Big fix pitched for Northwest Arkansas recycling
Add Axios as your preferred source to
see more of our stories on Google.

Illustration: Sarah Grillo/Axios
Northwest Arkansas is a bit trashy — its more than 20 incorporated municipalities use different recycling programs with varying results. But a new report charts a path to 25% higher participation by 2030.
Why it matters: A unified system could ease dependence on Tontitown's Eco‑Vista landfill where 117,000 tons of recyclable materials end up each year, according to Charlotte Pitt, a researcher on the report by The Recycling Partnership.
The big picture: The landfill takes about 600,000 tons of waste annually and could reach capacity in 10-15 years with the region's population projected to reach nearly 1 million by 2045.
State of play: Pitt, vice president of community development for the national nonprofit advocacy group, spent a year interviewing stakeholders and reviewing data.
What they found: The report, titled as a roadmap, says only 52% of NWA's residents are satisfied with their recycling service, compared to 74% nationally.
- The region's sole working recycling center handles 20,000 tons annually — half its capacity.
- The report outlines how NWA can increase recycling participation and tons collected by 25% each by 2030.

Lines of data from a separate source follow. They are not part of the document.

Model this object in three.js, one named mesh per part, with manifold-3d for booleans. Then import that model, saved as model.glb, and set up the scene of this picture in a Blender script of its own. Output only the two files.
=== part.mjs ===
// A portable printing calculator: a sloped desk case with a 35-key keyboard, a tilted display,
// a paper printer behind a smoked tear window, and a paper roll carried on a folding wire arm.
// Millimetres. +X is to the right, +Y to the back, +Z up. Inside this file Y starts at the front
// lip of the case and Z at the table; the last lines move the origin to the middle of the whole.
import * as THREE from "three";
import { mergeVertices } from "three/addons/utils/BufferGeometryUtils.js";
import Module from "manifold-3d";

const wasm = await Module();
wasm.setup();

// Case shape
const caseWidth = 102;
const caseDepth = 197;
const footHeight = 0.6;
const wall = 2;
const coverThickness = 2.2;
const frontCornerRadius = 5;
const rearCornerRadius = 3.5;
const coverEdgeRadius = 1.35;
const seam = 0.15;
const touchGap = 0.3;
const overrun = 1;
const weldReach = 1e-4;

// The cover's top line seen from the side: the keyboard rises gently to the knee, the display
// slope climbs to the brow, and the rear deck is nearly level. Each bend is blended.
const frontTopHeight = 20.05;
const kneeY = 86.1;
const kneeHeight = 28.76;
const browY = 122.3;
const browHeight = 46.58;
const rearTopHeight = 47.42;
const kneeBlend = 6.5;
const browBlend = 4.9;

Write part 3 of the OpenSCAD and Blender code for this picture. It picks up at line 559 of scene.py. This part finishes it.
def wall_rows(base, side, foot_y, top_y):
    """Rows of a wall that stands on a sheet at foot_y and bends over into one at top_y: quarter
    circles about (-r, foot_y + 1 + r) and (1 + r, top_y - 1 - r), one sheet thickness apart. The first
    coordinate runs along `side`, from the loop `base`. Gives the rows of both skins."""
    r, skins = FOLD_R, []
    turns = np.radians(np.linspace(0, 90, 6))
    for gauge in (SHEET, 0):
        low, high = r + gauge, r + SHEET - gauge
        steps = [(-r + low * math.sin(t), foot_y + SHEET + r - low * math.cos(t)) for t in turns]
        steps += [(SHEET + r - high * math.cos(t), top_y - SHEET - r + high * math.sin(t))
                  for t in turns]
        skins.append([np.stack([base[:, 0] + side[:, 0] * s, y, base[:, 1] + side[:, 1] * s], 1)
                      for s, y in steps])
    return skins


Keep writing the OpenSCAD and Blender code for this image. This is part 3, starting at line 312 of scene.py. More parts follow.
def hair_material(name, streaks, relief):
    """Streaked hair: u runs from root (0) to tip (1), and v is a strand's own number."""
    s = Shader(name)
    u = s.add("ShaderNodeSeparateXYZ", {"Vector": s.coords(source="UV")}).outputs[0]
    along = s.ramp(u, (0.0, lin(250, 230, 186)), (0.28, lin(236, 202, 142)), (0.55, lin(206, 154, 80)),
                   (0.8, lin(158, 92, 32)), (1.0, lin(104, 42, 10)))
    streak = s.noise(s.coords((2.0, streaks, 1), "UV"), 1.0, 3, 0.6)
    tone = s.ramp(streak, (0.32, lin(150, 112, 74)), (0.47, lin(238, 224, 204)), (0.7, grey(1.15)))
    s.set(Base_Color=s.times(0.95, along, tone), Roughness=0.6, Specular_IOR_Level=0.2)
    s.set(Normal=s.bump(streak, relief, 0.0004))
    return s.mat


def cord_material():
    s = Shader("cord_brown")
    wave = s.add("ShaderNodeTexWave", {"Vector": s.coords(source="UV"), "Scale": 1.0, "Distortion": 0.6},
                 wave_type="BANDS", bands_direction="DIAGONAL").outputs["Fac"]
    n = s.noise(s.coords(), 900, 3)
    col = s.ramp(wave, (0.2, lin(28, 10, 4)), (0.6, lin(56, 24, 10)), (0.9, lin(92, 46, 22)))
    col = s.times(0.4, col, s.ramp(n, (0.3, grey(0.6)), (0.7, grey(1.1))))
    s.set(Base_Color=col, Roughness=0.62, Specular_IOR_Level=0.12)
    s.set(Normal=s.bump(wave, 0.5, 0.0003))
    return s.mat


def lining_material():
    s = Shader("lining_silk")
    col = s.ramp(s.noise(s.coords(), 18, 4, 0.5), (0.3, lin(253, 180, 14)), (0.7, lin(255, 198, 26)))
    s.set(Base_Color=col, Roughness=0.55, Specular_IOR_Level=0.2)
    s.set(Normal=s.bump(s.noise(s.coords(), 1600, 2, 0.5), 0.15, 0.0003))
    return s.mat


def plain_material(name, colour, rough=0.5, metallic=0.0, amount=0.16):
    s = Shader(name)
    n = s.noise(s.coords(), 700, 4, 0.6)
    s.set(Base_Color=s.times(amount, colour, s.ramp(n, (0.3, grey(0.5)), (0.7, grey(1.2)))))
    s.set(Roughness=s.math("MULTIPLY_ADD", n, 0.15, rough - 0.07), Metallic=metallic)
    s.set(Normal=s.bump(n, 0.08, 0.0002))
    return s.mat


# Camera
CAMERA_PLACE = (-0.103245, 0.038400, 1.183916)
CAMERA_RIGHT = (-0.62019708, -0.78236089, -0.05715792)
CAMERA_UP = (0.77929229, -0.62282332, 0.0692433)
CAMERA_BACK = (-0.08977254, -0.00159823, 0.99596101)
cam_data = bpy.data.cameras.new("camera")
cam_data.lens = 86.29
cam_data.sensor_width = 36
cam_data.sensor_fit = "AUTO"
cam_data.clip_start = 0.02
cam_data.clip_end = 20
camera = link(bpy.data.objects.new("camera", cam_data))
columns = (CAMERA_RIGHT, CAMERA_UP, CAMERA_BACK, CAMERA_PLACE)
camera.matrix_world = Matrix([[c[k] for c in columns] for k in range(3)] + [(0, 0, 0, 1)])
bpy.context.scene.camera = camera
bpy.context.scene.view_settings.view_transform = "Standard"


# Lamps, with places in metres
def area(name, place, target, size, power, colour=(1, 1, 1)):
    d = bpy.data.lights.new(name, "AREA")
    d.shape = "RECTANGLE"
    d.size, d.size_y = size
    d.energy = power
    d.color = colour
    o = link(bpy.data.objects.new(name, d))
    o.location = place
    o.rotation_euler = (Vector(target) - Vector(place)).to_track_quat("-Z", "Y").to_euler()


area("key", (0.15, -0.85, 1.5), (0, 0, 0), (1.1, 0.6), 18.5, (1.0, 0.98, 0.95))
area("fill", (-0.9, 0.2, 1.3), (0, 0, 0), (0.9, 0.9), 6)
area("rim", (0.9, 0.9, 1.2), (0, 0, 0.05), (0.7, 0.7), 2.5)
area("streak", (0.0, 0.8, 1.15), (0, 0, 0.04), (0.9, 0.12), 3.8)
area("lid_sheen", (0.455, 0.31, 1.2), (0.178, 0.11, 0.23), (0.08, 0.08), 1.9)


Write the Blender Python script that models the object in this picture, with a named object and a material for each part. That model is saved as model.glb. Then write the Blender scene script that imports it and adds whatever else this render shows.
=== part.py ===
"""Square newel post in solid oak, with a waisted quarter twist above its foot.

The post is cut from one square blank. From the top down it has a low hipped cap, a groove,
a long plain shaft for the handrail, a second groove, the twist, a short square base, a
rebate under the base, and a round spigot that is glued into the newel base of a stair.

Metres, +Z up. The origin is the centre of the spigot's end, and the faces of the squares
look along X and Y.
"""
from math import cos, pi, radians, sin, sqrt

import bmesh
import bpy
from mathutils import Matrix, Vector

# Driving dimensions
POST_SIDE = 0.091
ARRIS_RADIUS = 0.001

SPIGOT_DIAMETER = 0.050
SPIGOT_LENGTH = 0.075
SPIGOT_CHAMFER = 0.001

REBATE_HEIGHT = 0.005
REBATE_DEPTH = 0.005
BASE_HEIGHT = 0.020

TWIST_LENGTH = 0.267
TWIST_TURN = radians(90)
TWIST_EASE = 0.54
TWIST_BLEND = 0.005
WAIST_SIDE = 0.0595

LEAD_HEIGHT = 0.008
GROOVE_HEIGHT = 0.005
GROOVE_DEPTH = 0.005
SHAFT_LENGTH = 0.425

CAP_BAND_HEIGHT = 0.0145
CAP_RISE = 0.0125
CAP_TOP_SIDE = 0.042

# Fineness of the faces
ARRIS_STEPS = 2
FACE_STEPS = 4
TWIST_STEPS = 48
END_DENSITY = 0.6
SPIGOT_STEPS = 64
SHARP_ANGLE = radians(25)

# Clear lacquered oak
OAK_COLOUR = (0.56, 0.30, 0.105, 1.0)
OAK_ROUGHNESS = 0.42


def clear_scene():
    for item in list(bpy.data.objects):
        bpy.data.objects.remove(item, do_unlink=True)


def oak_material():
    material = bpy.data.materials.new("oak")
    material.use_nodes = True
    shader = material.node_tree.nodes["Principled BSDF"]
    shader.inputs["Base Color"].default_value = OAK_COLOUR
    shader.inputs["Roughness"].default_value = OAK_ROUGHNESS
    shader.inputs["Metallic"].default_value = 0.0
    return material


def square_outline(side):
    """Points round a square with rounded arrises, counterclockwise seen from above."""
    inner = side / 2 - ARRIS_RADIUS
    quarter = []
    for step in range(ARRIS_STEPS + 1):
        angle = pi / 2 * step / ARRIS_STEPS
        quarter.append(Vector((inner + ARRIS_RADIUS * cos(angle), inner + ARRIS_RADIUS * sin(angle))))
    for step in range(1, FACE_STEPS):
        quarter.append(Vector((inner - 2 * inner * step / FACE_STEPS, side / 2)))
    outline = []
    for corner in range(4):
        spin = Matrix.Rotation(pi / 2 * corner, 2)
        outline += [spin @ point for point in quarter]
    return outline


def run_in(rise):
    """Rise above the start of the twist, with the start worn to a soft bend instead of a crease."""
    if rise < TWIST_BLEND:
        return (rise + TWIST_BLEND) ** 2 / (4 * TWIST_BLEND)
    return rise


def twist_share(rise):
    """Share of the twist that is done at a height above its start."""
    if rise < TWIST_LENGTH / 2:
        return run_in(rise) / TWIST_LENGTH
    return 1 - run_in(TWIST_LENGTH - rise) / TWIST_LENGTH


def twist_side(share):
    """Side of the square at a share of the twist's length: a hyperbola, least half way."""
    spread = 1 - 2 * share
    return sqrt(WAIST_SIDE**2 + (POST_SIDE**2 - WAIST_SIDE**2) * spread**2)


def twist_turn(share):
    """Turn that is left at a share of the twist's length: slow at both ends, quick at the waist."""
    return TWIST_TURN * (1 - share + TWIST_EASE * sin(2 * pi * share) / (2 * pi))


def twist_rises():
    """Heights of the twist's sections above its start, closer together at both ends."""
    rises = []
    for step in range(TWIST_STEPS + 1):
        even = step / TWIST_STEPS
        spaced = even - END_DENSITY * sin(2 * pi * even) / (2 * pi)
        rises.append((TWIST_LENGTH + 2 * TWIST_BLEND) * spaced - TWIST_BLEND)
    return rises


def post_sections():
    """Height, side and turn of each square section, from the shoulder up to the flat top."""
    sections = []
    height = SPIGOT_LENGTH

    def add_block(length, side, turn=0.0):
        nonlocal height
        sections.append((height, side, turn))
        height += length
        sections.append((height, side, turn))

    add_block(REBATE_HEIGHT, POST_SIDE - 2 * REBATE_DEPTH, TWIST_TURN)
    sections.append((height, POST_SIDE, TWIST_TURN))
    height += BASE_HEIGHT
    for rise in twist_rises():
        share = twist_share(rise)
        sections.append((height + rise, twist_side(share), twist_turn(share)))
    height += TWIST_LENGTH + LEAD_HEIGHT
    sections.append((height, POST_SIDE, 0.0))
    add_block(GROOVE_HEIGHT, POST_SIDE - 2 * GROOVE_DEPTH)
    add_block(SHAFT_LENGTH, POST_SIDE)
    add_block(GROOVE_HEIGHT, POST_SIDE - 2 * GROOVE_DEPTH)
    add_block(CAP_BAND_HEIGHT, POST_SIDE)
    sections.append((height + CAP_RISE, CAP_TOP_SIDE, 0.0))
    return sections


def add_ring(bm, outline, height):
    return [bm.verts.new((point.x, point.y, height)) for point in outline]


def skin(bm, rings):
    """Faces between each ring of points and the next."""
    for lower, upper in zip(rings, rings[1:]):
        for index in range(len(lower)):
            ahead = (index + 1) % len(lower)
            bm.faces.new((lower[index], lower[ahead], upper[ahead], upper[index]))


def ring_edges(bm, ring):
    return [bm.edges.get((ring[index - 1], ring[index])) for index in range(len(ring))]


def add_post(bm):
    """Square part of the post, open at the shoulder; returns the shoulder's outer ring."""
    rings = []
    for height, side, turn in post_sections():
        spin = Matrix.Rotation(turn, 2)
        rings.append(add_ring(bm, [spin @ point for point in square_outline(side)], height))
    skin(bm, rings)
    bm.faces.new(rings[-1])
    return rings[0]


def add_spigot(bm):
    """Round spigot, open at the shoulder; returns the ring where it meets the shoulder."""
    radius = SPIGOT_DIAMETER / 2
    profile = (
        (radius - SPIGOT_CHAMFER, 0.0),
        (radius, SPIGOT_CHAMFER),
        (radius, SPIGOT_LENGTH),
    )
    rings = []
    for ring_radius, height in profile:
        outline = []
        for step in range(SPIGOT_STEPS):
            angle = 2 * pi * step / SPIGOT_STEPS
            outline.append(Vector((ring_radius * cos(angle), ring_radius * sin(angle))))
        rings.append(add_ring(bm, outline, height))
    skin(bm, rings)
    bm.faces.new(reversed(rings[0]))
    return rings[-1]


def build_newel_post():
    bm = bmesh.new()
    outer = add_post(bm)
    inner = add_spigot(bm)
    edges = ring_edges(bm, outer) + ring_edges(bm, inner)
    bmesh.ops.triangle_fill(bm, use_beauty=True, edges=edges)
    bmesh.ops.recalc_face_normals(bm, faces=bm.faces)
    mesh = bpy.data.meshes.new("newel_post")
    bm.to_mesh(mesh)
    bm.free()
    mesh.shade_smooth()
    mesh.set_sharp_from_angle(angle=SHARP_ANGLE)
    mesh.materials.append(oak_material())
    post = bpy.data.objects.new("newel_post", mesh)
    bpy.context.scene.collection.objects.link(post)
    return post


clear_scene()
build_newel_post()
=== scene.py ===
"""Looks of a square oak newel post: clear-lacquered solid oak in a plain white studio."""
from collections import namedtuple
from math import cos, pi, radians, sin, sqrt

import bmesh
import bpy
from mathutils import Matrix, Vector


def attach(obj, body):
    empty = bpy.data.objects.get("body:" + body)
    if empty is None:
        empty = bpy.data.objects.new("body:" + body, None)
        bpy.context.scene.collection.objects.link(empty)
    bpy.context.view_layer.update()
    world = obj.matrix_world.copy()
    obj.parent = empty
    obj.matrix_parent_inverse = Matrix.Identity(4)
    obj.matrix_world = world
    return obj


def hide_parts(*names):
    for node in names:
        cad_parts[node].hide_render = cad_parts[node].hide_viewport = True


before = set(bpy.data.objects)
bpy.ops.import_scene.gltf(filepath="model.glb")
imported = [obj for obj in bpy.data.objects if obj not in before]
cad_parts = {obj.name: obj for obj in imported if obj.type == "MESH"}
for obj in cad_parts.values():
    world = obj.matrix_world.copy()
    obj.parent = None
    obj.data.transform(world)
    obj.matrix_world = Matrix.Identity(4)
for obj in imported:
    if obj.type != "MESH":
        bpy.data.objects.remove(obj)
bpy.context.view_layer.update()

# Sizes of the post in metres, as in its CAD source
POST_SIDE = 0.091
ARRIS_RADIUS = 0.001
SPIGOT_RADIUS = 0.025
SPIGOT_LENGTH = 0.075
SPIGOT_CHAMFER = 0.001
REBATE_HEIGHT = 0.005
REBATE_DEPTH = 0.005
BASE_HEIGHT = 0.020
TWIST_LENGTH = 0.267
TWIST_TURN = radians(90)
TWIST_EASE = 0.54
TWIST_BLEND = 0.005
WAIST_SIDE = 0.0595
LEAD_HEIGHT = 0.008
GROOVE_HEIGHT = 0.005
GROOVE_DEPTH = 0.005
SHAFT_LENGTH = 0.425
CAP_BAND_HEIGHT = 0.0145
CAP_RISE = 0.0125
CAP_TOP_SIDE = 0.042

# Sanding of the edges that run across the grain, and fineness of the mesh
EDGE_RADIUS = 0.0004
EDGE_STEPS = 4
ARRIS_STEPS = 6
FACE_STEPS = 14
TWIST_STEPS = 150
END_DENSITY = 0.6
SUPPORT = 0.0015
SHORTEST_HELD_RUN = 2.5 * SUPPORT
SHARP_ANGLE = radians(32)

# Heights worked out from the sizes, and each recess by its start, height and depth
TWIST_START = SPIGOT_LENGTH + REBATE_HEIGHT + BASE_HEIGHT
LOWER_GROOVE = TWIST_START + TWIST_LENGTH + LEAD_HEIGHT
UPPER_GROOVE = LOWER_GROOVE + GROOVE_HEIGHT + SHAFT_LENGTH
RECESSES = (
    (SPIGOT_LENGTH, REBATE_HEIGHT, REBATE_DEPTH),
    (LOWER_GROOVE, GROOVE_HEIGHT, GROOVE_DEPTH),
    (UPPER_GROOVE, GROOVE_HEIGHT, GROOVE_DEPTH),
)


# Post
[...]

What they recommend: The roadmap's first priority is to increase household participation by making it easier to recycle in communities with roller bin curbside pickup, standardized regional processing contracts and a regionwide education campaign.
- Fayetteville's City Council earlier this week voted to move to a single-container, cart-based system.
It also recommends boosting processing capacity at regional facilities through upgrades and public-private partnerships to build more infrastructure, and building regional coordination like a new waste authority or formalized district partnership.
Yes, but: Success depends on political buy-in, collaboration, collection of good data and a financial commitment.
Follow the money: The region spends a combined $26 million each year on recycling, according to the report.
- Meeting the 25% goal will cost another $27 million by 2030.
What they're saying: "I would tell you that we've never been in a better position to actually move the needle and solve this issue for Northwest Arkansas than today," Rogers Mayor Greg Hines told Axios.
The bottom line: Every city has a different approach and recycles differently, so regionalized, collaborative messaging to residents of all cities is a must-have, he said.
- "You can't go spend $6 million or $8 million building a [material recovery facility] and still have fractured messages," Hines said.
- "So if we can't get this right, then we just need to keep our hand on our wallets and … keep being hopeful going down the road."